EDITORIAL:
This editorial breaks the habit of a lifetime, most of a working lifetime anyway. It carries the writer's name. At the editor's request, he (I — even now it is hard to write this column in the first person) is going to say something about editorial writing for this, his last weekend editorial before retirement after three decades of writing one almost every day for the New Zealand Herald.
It is hard to write in the first person because an editorial has never been a purely personal view — when readers occasionally ask why they are not allowed to know who writes the editorials, that is the reason. Inevitably, they are infused with the personal views of the writer but, unlike a signed column, they are not the writer's alone. They have been discussed with an editor, often more than one, and once written they are seen and may be freely altered by the editor of the edition in which they are going to appear.
That is one reason editorials are not signed, but there is a more important reason. The editorial is not necessarily the editor's personal view either. It is a newspaper's view. Writing it or editing it is done with a profound sense of representing something bigger than any of those involved. It is a humbling position, not a conceited one, it disciplines thinking, demanding more caution and less indulgence than a personal opinion is allowed. It is the voice of the newspaper and it needs to maintain the character and values its readers expect.
They will not expect to agree with every opinion it offers but they have a right to expect the New Zealand Herald's opinion will always be well informed, reasonable, consistent and responsible. A publication without an editorial — or which has a signed editorial — lacks an organic voice of its own, a personality greater than those given charge of it for a while.
This writer has been conscious always of the Herald's heritage. It has been part of New Zealand's history for 155 years.
It is the only daily newspaper carrying New Zealand's name and those two words in its masthead are as important as the third.
Its daily editorials of the past three decades have always had the nation's interests uppermost in mind. They have consistently supported the liberalising of the national economy since the 1980s and argued for the principles and rationale of the reforms. They have not supported every popular claim on the public purse, which are easy for a newspaper to support but not a credible position to adopt if it is also to hold governments to account for their fiscal influence on the economy.

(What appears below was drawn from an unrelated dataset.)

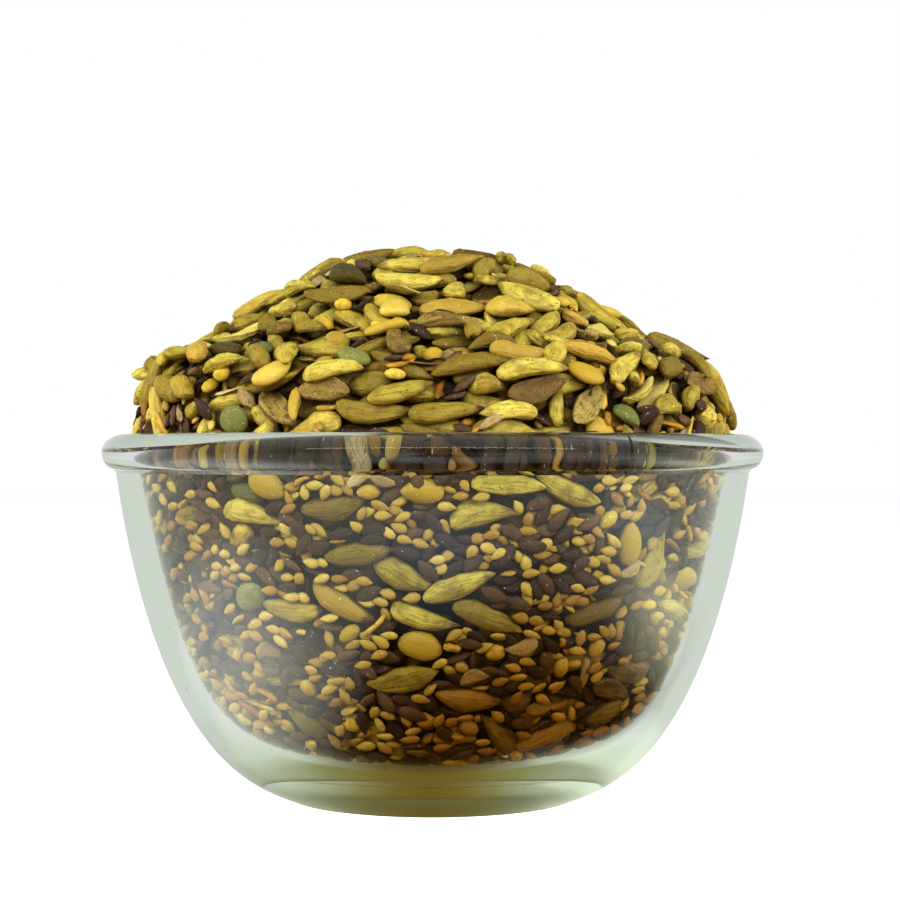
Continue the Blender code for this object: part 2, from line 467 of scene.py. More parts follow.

The Herald has also supported social and constitutional changes in the national interest. It has welcomed the greater recognition of Māori in the nation's political life, the strengthening of iwi through Treaty settlements and it has long argued te reo should have its own place in the primary school curriculum. The paper was an early enthusiast for proportional representation when it was proposed by a royal commission in 1986 and Herald editorials argued for MMP long before it was put to referendums.
It has been a privilege to speak for a succession of fine editors, working among many skilled and dedicated journalists over the years, serving a great paper, its discerning readers and a country I love.